Recorded data —
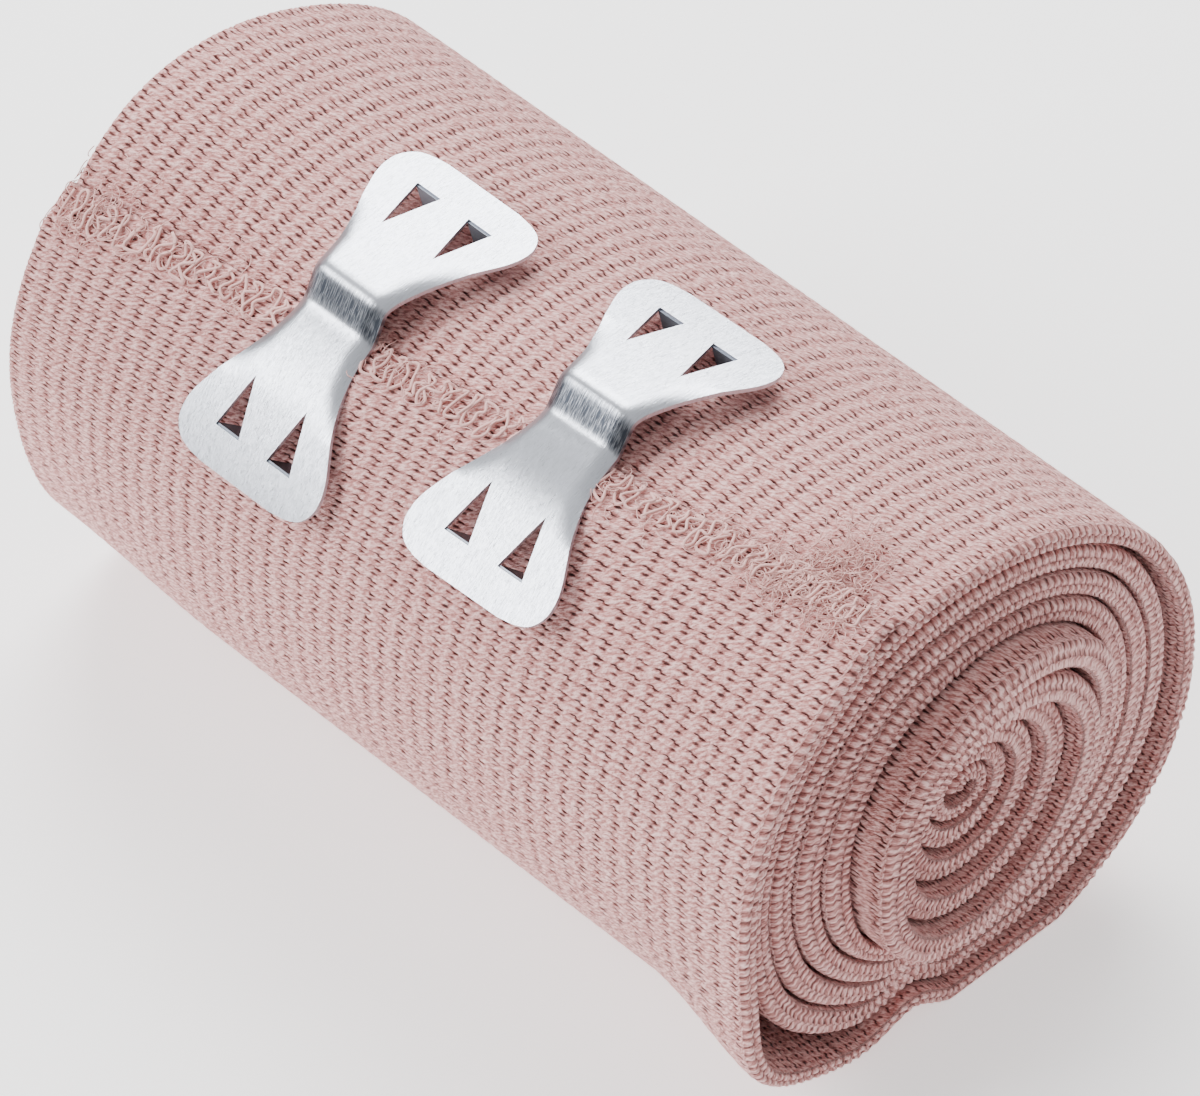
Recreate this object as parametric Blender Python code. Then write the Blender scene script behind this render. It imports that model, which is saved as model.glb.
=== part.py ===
"""Crepe bandage roll: one elastic crepe strip wound on itself, held by two stamped clips.

The roll lies along X with its neater end at -X and its opened end at +X.
The front of the roll, where the strip's loose end lies, faces -Y and +Z.
The strip is one solid: a spiral of a little over nine laps with a clear gap between each lap and the next.
Clock angles turn about the roll's axis: 0 at the back (+Y), 90 on top, 180 in front (-Y).
"""

import math

import bmesh
import bpy
import numpy as np
from mathutils import Matrix, Vector

MM = 0.001

# The strip: a 10 cm bandage.
STRIP_WIDTH = 100.0
CLOTH = 1.9
FLOOR = -26.7
CORE_SHIFT_Y = 0.3
STEP_DEG = 12.0
FIRST_CLOCK = 108.0
LAST_CLOCK = 3420.0

# Outer radius of each lap in mm. A row is one lap from outside to inside, and a column a clock
# angle: 120, 150, 180, 210, 240, 270, 300, 330, 360, 390, 420 and 450 degrees.
LAP_CLOCKS = (120, 150, 180, 210, 240, 270, 300, 330, 360, 390, 420, 450)
LAPS = (
    (31.4, 30.8, 29.6, 30.2, 29.2, 26.9, 29.6, 31.0, 29.9, 28.4, 27.4, 27.7),
    (29.1, 28.4, 27.3, 27.6, 26.0, 24.4, 26.6, 27.6, 26.6, 25.9, 25.1, 25.3),
    (26.6, 26.1, 25.0, 24.4, 22.9, 22.1, 23.8, 24.6, 23.9, 23.3, 22.6, 22.7),
    (24.2, 23.6, 22.4, 21.4, 20.4, 19.8, 20.9, 21.6, 21.0, 20.7, 20.2, 20.3),
    (21.6, 20.7, 19.4, 18.6, 17.8, 17.5, 18.2, 18.4, 17.9, 17.8, 17.7, 17.9),
    (18.4, 17.5, 16.6, 15.9, 15.4, 15.1, 15.5, 15.4, 15.0, 14.8, 14.6, 14.4),
    (14.3, 14.0, 13.6, 13.1, 12.8, 12.6, 12.6, 12.3, 12.0, 11.7, 11.4, 11.2),
    (11.1, 10.8, 10.5, 10.2, 10.0, 9.8, 9.6, 9.4, 9.1, 8.8, 8.4, 8.0),
    (7.6, 7.3, 7.0, 6.7, 6.4, 6.1, 5.7, 5.3, 5.0, 4.7, 4.5, 4.3),
    (4.1, 3.9, 3.6),
)

# The loose end lies askew: its clock angle at mid width and how far it turns per mm of width.
END_CLOCK = 119.8
END_SKEW = -0.242
SKEW_FADE_DEG = 84.0

# How far each lap's edge stands out of the opened end, in mm, from outermost to innermost.
LAP_EDGE = (0.0, -0.8, -0.3, 0.0, -0.4, 2.6, -0.5, -2.0, -4.0)

# The far end is slightly fuller and sits back and up from the opened end.
FAR_SCALE = 1.012
FAR_SHIFT_Y = 1.1
FAR_SHIFT_Z = 0.35

# The corner of the outer lap that droops under the opened end: clock, spread, reach, length.
FLAP_CLOCK = 216.0
FLAP_SPREAD = 15.0
FLAP_REACH = 2.6
FLAP_LENGTH = 16.0

STATIONS_X = (-50.0, -17.0, 17.0, 34.0, 42.0, 50.0)

# Clips: name, middle of the waist (x, y, z), slope of the waist's plane, turn in that plane, and
# how far the upper and the lower half dip from it, in mm and degrees.
CLIPS = (
    ("clip_far", -16.74, -16.02, 27.55, 26.0, -0.5, 24.7, 16.8),
    ("clip_near", 11.67, -11.77, 29.45, 18.0, 0.9, 26.2, 12.5),
)
CLIP_SHEET = 0.45
# Half outline of one clip half: half width, distance from the waist.
CLIP_OUTLINE = (
    (4.6, 0.0), (4.7, 3.0), (5.3, 6.0), (6.4, 9.0), (7.8, 12.0), (8.7, 14.0), (9.1, 15.6),
    (9.0, 17.2), (8.1, 18.6), (6.6, 19.3), (4.6, 19.6),
)
# Bend of the clip's sheet: distance from the waist, share of the upper half's dip, share of the
# lower half's dip, and a slope of its own in degrees.
CLIP_BENDS = (
    (-19.6, 1.0, 0.0, 3.0), (-12.0, 1.0, 0.0, 1.0), (-3.2, 1.0, 0.0, -2.0), (-2.2, 0.3, 0.0, 0.0),
    (-1.2, 0.0, 0.0, -22.0), (0.8, 0.0, 0.0, -24.0), (1.6, 0.0, -1.0, 2.0), (2.6, 0.0, -1.0, 9.0),
    (7.0, 0.0, -1.0, 5.0), (11.0, 0.0, -1.0, -8.0), (19.6, 0.0, -1.0, -12.0),
)
CLIP_RISE = 0.45
BEND_STEP = 1.4
# Piercing: half spacing, apex, base and half base; the tooth turned down at its base.
PIERCE_X = 3.4
PIERCE_APEX = 10.0
PIERCE_BASE = 15.5
PIERCE_HALF_BASE = 1.28
TOOTH_LENGTH = 0.9
TOOTH_LEAN = 0.3


def clear_scene():
    for obj in list(bpy.data.objects):
        bpy.data.objects.remove(obj)


def material(name, colour, roughness, metallic):
    made = bpy.data.materials.new(name)
    made.use_nodes = True
    shader = made.node_tree.nodes["Principled BSDF"]
    shader.inputs["Base Color"].default_value = (*colour, 1.0)
    shader.inputs["Roughness"].default_value = roughness
    shader.inputs["Metallic"].default_value = metallic
    return made


def smoothstep(value):
    value = min(max(value, 0.0), 1.0)
    return value * value * (3.0 - 2.0 * value)


def lap_radius(clock):
    """Outer radius of the strip at a clock angle counted on from the loose end."""
    knots = [LAP_CLOCKS[column] + 360.0 * row for row in range(len(LAPS)) for column in range(len(LAPS[row]))]
    radii = [radius for lap in LAPS for radius in lap]
    return float(np.interp(clock, knots, radii))


def lap_edge(clock):
    """How far the strip's edge stands out of the opened end."""
    lap = (clock - 120.0) / 360.0
    return float(np.interp(lap, [row + 0.35 for row in range(len(LAP_EDGE))], LAP_EDGE))


def outer_point(clock, x):
    """Point of the strip's outer face at a clock angle and a distance along the roll, in mm."""
    fade = 1.0 - smoothstep((clock - FIRST_CLOCK) / SKEW_FADE_DEG)
    clock = clock + (END_CLOCK - FIRST_CLOCK + END_SKEW * x) * fade
    radius = lap_radius(clock)
    if clock < 360.0:
        droop = math.exp(-(((clock - FLAP_CLOCK) / FLAP_SPREAD) ** 2))
        radius += FLAP_REACH * droop * smoothstep((x - 50.0 + FLAP_LENGTH) / FLAP_LENGTH)
    angle = math.radians(clock)
    far = (50.0 - x) / STRIP_WIDTH
    scale = 1.0 + (FAR_SCALE - 1.0) * far
    y = CORE_SHIFT_Y + radius * scale * math.cos(angle) + FAR_SHIFT_Y * far
    z = radius * scale * math.sin(angle) + FAR_SHIFT_Z * far
    if clock < 480.0:
        z = max(z, FLOOR)
    else:
        z = max(z, FLOOR + CLOTH + 0.35)
    return Vector((x, y, z))


def strip():
    """The wound strip: a closed section with an outer face, an inner face and two edges."""
    count = int(round((LAST_CLOCK - FIRST_CLOCK) / STEP_DEG))
    clocks = [FIRST_CLOCK + STEP_DEG * index for index in range(count + 1)]
    mesh = bmesh.new()
    outer = []
    inner = []
    for clock in clocks:
        edge = lap_edge(clock)
        outer_row = []
        inner_row = []
        for x in STATIONS_X:
            stand = edge * smoothstep((x - 34.0) / FLAP_LENGTH)
            point = outer_point(clock, x)
            along = outer_point(clock + 2.0, x) - outer_point(clock - 2.0, x)
            inward = Vector((0.0, -along.z, along.y)).normalized()
            point.x += stand
            outer_row.append(mesh.verts.new(point * MM))
            inner_row.append(mesh.verts.new((point + inward * CLOTH) * MM))
        outer.append(outer_row)
        inner.append(inner_row)
    last = len(STATIONS_X) - 1
    for index in range(count):
        for column in range(last):
            mesh.faces.new((outer[index][column], outer[index][column + 1],
                            outer[index + 1][column + 1], outer[index + 1][column]))
            mesh.faces.new((inner[index][column], inner[index + 1][column],
                            inner[index + 1][column + 1], inner[index][column + 1]))
        for column in (0, last):
            mesh.faces.new((outer[index][column], outer[index + 1][column],
                            inner[index + 1][column], inner[index][column]))
    for index in (0, count):
        for column in range(last):
            mesh.faces.new((outer[index][column], outer[index][column + 1],
                            inner[index][column + 1], inner[index][column]))
    bmesh.ops.recalc_face_normals(mesh, faces=mesh.faces)
    return finish_mesh(mesh, "bandage", material("crepe", (0.60, 0.40, 0.36), 0.95, 0.0))


def clip_outline():
    """Closed outline of the flat clip, as (across, along) pairs in mm."""
    right = [(half, -along) for half, along in reversed(CLIP_OUTLINE)] + list(CLIP_OUTLINE[1:])
    left = [(-half, -along) for half, along in right]
    return right + left


def clip_profile(upper_dip, lower_dip):
    """Where each distance along the clip's sheet lies: along the waist's plane and above it."""
    steps = np.arange(-20.4, 20.41, 0.1)
    places = [row[0] for row in CLIP_BENDS]
    bends = [row[1] * upper_dip + row[2] * lower_dip + row[3] for row in CLIP_BENDS]
    slopes = np.radians(np.interp(steps, places, bends))
    along = np.cumsum(np.cos(slopes)) * 0.1
    rise = np.cumsum(np.sin(slopes)) * 0.1
    along -= np.interp(0.0, steps, along)
    rise -= np.interp(0.0, steps, rise) - CLIP_RISE
    return steps, along, rise


def clip_sheet():
    """The flat sheet with its four piercings, cut across where it bends, with a tooth at each."""
    mesh = bmesh.new()
    loops = [clip_outline()]
    for side in (-PIERCE_X, PIERCE_X):
        for end in (-1.0, 1.0):
            loops.append([(side, end * PIERCE_APEX), (side - PIERCE_HALF_BASE, end * PIERCE_BASE),
                          (side + PIERCE_HALF_BASE, end * PIERCE_BASE)])
    for loop in loops:
        verts = [mesh.verts.new((across, along, 0.0)) for across, along in loop]
        for index, vert in enumerate(verts):
            mesh.edges.new((vert, verts[(index + 1) % len(verts)]))
    bmesh.ops.triangle_fill(mesh, use_beauty=True, use_dissolve=False, edges=mesh.edges, normal=(0, 0, 1))
    for line in np.arange(-18.2, 18.3, BEND_STEP):
        whole = list(mesh.verts) + list(mesh.edges) + list(mesh.faces)
        bmesh.ops.bisect_plane(mesh, geom=whole, dist=1e-5, plane_co=(0, float(line), 0), plane_no=(0, 1, 0))
    mesh.normal_update()
    for face in mesh.faces:
        if face.normal.z < 0.0:
            face.normal_flip()
    return mesh


def clip_teeth(mesh, steps, along, rise):
    """Bends the flat sheet along its profile, then hangs a short tooth from each piercing's base."""
    bases = [[vert for vert in mesh.verts
              if abs(vert.co.y - end * PIERCE_BASE) < 1e-4 and abs(abs(vert.co.x - side) - PIERCE_HALF_BASE) < 1e-4]
             for side in (-PIERCE_X, PIERCE_X) for end in (-1.0, 1.0)]
    for vert in mesh.verts:
        place = vert.co.y
        vert.co.y = float(np.interp(place, steps, along))
        vert.co.z = float(np.interp(place, steps, rise))
    for pair in bases:
        middle = (pair[0].co + pair[1].co) / 2.0
        inward = -math.copysign(TOOTH_LEAN, middle.y)
        tip = mesh.verts.new(middle + Vector((0.0, inward, -TOOTH_LENGTH)))
        mesh.faces.new((pair[0], pair[1], tip))
    bmesh.ops.recalc_face_normals(mesh, faces=mesh.faces)
    if sum(face.normal.z * face.calc_area() for face in mesh.faces) < 0.0:
        bmesh.ops.reverse_faces(mesh, faces=mesh.faces)


def clip(name, x, y, z, slope, turn, upper_dip, lower_dip):
    """One stamped clip laid over the loose end, its plate following the roll."""
    mesh = clip_sheet()
    clip_teeth(mesh, *clip_profile(upper_dip, lower_dip))
    laid = Matrix.Rotation(math.radians(180.0 + slope), 3, "X") @ Matrix.Rotation(math.radians(180.0), 3, "Y")
    laid = laid @ Matrix.Rotation(math.radians(turn), 3, "Z")
    for vert in mesh.verts:
        vert.co = (Vector((x, y, z)) + laid @ vert.co) * MM
    made = finish_mesh(mesh, name, material(name + "_aluminium", (0.72, 0.73, 0.75), 0.35, 1.0))
    sheet = made.modifiers.new("sheet", "SOLIDIFY")
    sheet.thickness = CLIP_SHEET * MM
    sheet.offset = 0.0
    return made


def finish_mesh(mesh, name, look):
    data = bpy.data.meshes.new(name)
    mesh.to_mesh(data)
    mesh.free()
    obj = bpy.data.objects.new(name, data)
    obj.data.materials.append(look)
    bpy.context.scene.collection.objects.link(obj)
    data.shade_smooth()
    data.set_sharp_from_angle(angle=math.radians(30.0))
    return obj


def centre_on_base(objects):
    """Puts the origin at the middle of the whole part's base."""
    bpy.context.view_layer.update()
    graph = bpy.context.evaluated_depsgraph_get()
    points = []
    for obj in objects:
        shown = obj.evaluated_get(graph)
        points += [vert.co.copy() for vert in shown.to_mesh().vertices]
        shown.to_mesh_clear()
    low = [min(point[axis] for point in points) for axis in range(3)]
    high = [max(point[axis] for point in points) for axis in range(3)]
    shift = Matrix.Translation((-(low[0] + high[0]) / 2.0, -(low[1] + high[1]) / 2.0, -low[2]))
    for obj in objects:
        obj.data.transform(shift)


def main():
    clear_scene()
    made = [strip()] + [clip(*row) for row in CLIPS]
    centre_on_base(made)


main()
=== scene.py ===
import math

import bmesh
import bpy
import numpy as np
from mathutils import Matrix, Vector


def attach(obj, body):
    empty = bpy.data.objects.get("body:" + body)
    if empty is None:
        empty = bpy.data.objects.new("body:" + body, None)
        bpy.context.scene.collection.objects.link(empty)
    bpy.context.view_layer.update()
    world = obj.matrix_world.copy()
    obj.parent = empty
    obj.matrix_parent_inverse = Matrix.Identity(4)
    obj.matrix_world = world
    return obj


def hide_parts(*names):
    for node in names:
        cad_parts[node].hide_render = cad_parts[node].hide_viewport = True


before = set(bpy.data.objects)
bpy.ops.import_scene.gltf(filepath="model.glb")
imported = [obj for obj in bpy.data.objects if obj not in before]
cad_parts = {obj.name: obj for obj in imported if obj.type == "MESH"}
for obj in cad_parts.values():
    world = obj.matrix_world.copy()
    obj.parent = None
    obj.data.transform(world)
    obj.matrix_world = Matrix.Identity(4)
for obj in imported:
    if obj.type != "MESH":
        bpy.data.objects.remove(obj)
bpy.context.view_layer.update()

MM = 0.001

# ---------------------------------------------------------------- the strip's form, in mm
# The axes run through the roll's middle; BASE_MIDDLE is where the part's origin lies in them.
BASE_MIDDLE = (1.275, 0.865, -26.7)
HALF_WIDTH = 50.0
FAR_EDGE = -49.1
CLOTH = 1.9
MOST_CLOTH = 3.0
FLOOR = -26.7
# The laps above the lowest one lie on it, so none of them reaches the floor.
FLOOR_GAP = 0.35
CORE_SHIFT_Y = 0.3
# Clock angles run from the back (0) over the top (90) to the front (180), and on round each lap.
LAP = 360.0
FIRST_CLOCK = 108.0
LAST_CLOCK = 3780.0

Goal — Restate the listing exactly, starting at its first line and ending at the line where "LAST_CLOCK = 3420.0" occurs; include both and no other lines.

Reply to the task —
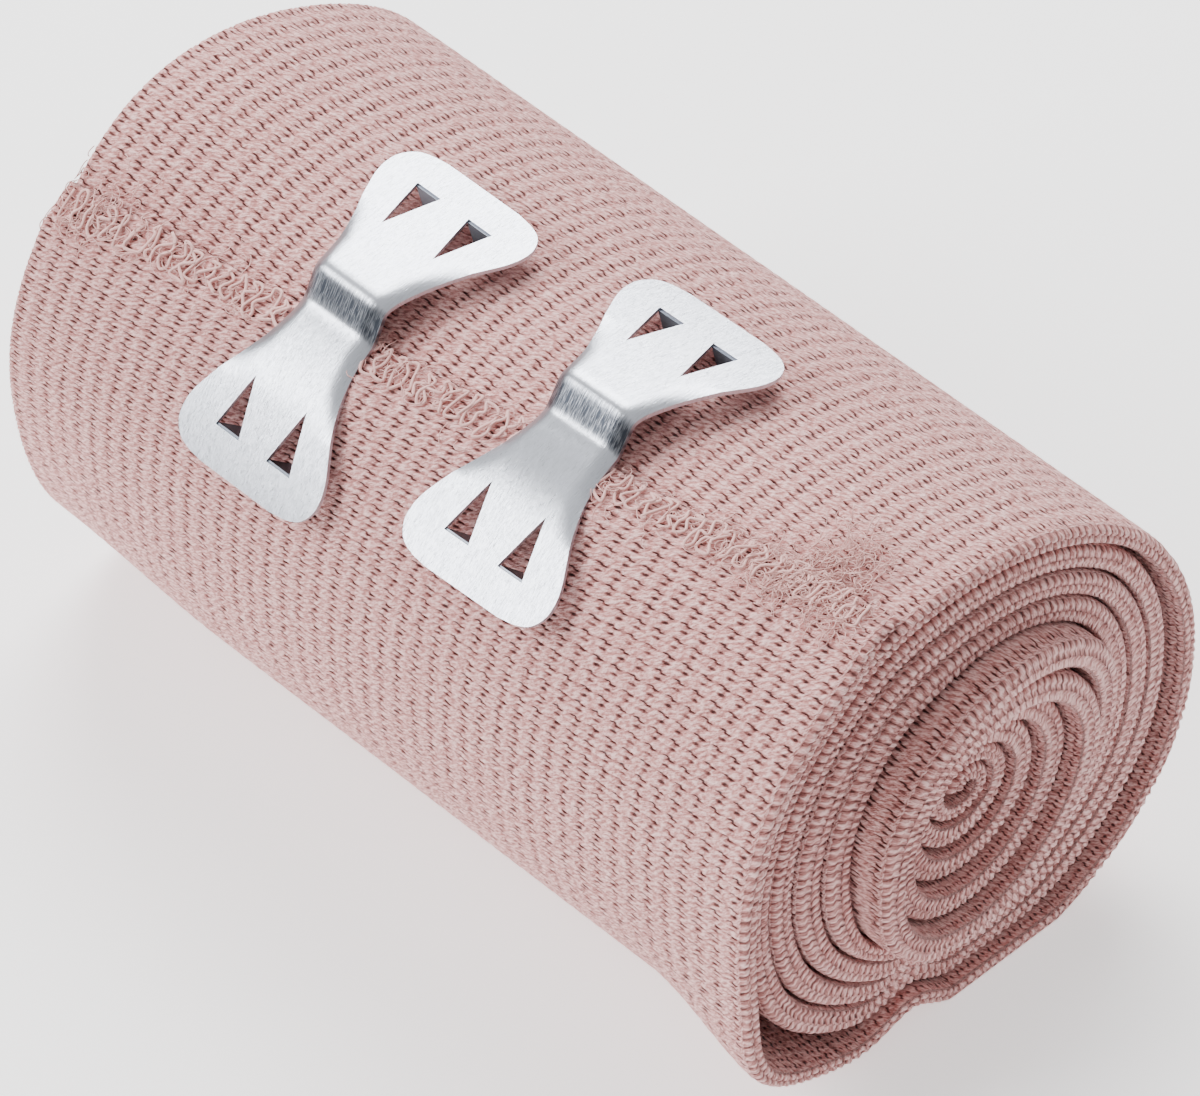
Recreate this object as parametric Blender Python code. Then write the Blender scene script behind this render. It imports that model, which is saved as model.glb.
=== part.py ===
"""Crepe bandage roll: one elastic crepe strip wound on itself, held by two stamped clips.

The roll lies along X with its neater end at -X and its opened end at +X.
The front of the roll, where the strip's loose end lies, faces -Y and +Z.
The strip is one solid: a spiral of a little over nine laps with a clear gap between each lap and the next.
Clock angles turn about the roll's axis: 0 at the back (+Y), 90 on top, 180 in front (-Y).
"""

import math

import bmesh
import bpy
import numpy as np
from mathutils import Matrix, Vector

MM = 0.001

# The strip: a 10 cm bandage.
STRIP_WIDTH = 100.0
CLOTH = 1.9
FLOOR = -26.7
CORE_SHIFT_Y = 0.3
STEP_DEG = 12.0
FIRST_CLOCK = 108.0
LAST_CLOCK = 3420.0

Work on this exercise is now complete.